There are also other things that could be done to the Olympic canoe/kayak competition to make it more attractive to the IOC.  For instance reintroducing 500m events for K1 and C1 for men would provide an outstanding racing spectacle and wouldn’t require any extra athletes.  It would be a showdown event in which the 1000m and 200m specialists meet.  Women should be racing 1000m in kayak.  If you don’t like either of those ideas then maybe there should be 5000m K1 and C1 races added.  Again this wouldn’t require more athletes as the 1000m athletes would do these events.  Adding these extra races would provide more opportunities for superstar, multiple-medal athletes to emerge, thus raising the profile of our sport. It would also, more importantly, provide greater entertainment value for those spectators paying very high prices for Olympic tickets.  The cost of minting a few more sets of medals is a small price to pay for the enhancement these extra events would bring to the competition.

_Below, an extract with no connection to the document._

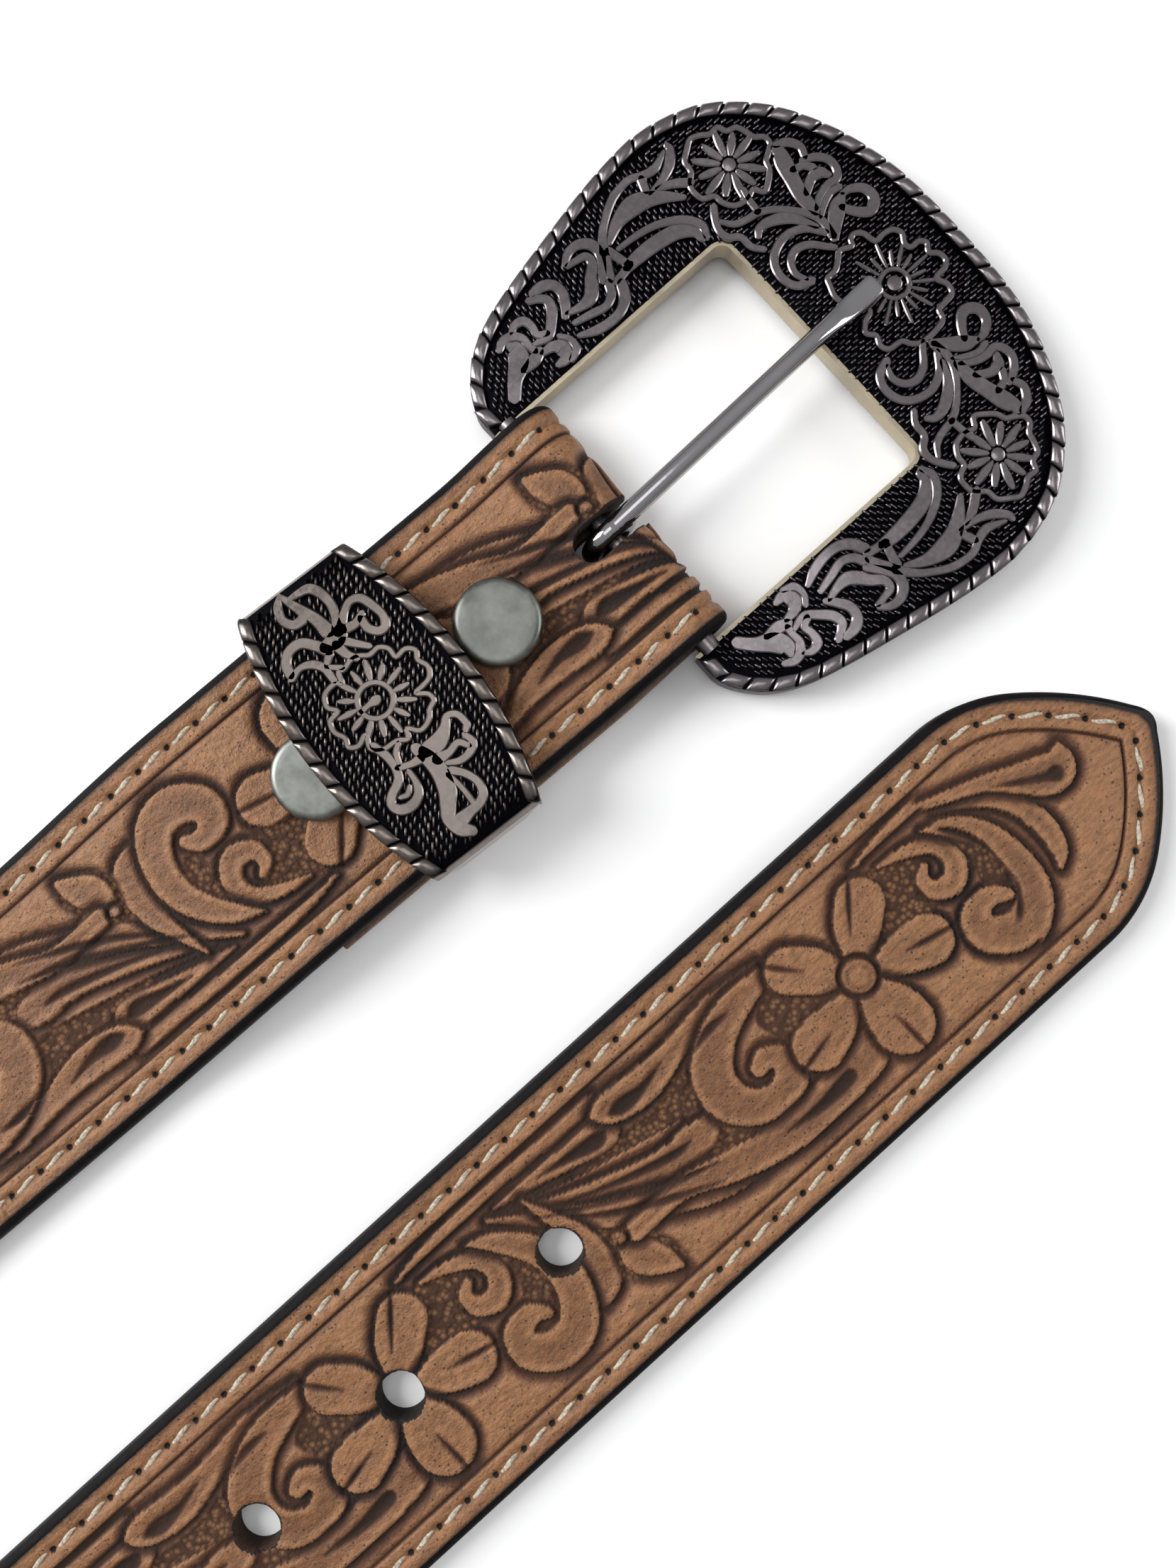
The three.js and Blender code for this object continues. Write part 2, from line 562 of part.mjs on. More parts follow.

It is clear that the ICF needs to step up to preserve our status as an Olympic sport.  If the current group of people running the show can’t do that they should step aside and make way for a new generation of people who care passionately about the sport, are creative and forward thinking, and are aware of and sensitive to 21st century issues.  Anything less risks cheating all of us of our sport’s Olympic future.  I’m not sure about the best way to proceed to get the ICF to step it up, but it looks like it will have to be something coming from the grass roots as they haven’t demonstrated anything that inspires much confidence to this point.

If you’ve read this post and care, then please write a letter to your national federation and implore them to demand action from the ICF on the issue of gender equity sooner rather than later.